Data rows
** BEGIN **

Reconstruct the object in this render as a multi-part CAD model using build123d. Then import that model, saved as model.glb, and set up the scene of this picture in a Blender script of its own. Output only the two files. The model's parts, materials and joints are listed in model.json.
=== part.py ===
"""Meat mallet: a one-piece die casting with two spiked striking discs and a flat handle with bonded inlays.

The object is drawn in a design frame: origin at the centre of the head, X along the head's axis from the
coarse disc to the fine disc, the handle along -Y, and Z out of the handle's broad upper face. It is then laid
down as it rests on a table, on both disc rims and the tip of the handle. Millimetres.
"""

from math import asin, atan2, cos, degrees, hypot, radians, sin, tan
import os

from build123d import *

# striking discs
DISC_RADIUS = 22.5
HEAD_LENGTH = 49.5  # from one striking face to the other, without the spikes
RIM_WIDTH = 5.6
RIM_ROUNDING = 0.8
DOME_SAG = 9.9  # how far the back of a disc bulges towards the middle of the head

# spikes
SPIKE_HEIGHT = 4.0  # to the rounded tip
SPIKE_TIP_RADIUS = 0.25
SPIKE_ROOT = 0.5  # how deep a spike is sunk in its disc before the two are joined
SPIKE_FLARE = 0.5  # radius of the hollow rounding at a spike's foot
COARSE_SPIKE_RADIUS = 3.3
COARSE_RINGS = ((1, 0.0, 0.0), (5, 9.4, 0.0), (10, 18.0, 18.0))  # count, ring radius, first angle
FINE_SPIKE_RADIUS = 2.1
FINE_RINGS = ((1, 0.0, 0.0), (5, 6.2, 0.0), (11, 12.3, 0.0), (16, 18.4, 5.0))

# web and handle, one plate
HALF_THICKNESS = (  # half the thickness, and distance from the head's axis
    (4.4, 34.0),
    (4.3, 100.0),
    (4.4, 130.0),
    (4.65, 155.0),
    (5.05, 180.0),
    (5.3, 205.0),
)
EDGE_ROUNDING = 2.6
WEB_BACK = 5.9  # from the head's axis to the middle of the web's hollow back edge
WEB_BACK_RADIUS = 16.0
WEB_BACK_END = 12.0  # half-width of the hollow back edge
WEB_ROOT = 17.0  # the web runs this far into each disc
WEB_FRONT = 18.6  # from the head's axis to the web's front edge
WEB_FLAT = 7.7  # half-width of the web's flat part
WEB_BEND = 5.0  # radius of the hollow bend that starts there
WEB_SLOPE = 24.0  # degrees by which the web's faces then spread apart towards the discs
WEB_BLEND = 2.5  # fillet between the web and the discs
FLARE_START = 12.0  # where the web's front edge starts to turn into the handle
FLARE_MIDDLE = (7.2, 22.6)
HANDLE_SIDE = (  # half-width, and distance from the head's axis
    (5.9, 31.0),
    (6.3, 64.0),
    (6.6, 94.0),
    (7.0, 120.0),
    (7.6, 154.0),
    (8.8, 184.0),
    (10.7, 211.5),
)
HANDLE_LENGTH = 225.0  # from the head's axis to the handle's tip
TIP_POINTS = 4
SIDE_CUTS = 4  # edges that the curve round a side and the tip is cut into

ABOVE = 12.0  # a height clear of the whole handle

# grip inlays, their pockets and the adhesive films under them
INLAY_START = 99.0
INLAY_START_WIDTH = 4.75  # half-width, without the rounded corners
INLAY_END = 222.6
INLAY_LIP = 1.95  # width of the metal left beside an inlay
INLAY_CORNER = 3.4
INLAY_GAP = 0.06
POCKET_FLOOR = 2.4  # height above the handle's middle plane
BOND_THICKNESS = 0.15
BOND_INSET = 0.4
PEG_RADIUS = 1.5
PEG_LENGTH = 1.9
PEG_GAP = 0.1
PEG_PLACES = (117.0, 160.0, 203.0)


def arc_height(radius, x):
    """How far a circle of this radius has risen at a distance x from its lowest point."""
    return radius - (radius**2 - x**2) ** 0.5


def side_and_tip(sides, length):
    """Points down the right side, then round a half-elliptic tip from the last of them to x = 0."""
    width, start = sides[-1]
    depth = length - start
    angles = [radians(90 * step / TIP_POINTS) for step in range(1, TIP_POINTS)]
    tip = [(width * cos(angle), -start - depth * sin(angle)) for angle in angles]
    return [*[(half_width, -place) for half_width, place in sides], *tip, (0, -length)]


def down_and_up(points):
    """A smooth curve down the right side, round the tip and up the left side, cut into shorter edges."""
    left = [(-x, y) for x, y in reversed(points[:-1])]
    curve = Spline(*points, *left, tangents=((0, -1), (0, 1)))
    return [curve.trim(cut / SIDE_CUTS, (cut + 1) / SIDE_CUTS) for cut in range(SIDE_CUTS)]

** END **
** BEGIN **

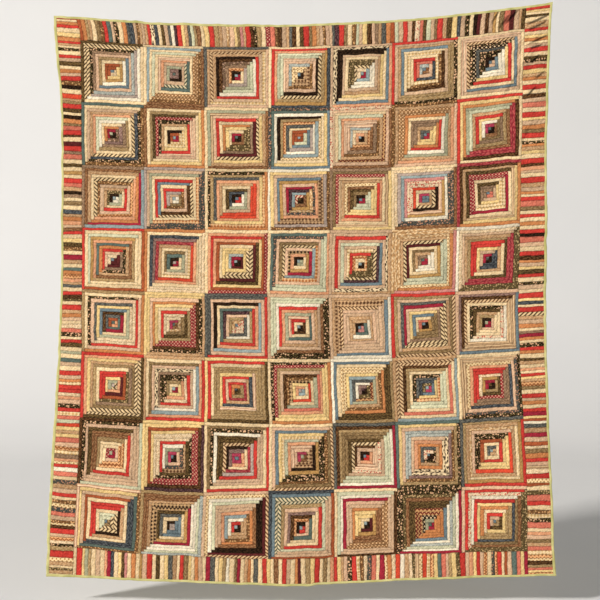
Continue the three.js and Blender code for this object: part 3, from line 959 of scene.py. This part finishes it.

** END **

Nothing but the lines from the one with "Reconstruct the object" to the one with "(16, 18.4, 5.0))" should be echoed, both of them included, exactly as written.

The output
Reconstruct the object in this render as a multi-part CAD model using build123d. Then import that model, saved as model.glb, and set up the scene of this picture in a Blender script of its own. Output only the two files. The model's parts, materials and joints are listed in model.json.
=== part.py ===
"""Meat mallet: a one-piece die casting with two spiked striking discs and a flat handle with bonded inlays.

The object is drawn in a design frame: origin at the centre of the head, X along the head's axis from the
coarse disc to the fine disc, the handle along -Y, and Z out of the handle's broad upper face. It is then laid
down as it rests on a table, on both disc rims and the tip of the handle. Millimetres.
"""

from math import asin, atan2, cos, degrees, hypot, radians, sin, tan
import os

from build123d import *

# striking discs
DISC_RADIUS = 22.5
HEAD_LENGTH = 49.5  # from one striking face to the other, without the spikes
RIM_WIDTH = 5.6
RIM_ROUNDING = 0.8
DOME_SAG = 9.9  # how far the back of a disc bulges towards the middle of the head

# spikes
SPIKE_HEIGHT = 4.0  # to the rounded tip
SPIKE_TIP_RADIUS = 0.25
SPIKE_ROOT = 0.5  # how deep a spike is sunk in its disc before the two are joined
SPIKE_FLARE = 0.5  # radius of the hollow rounding at a spike's foot
COARSE_SPIKE_RADIUS = 3.3
COARSE_RINGS = ((1, 0.0, 0.0), (5, 9.4, 0.0), (10, 18.0, 18.0))  # count, ring radius, first angle
FINE_SPIKE_RADIUS = 2.1
FINE_RINGS = ((1, 0.0, 0.0), (5, 6.2, 0.0), (11, 12.3, 0.0), (16, 18.4, 5.0))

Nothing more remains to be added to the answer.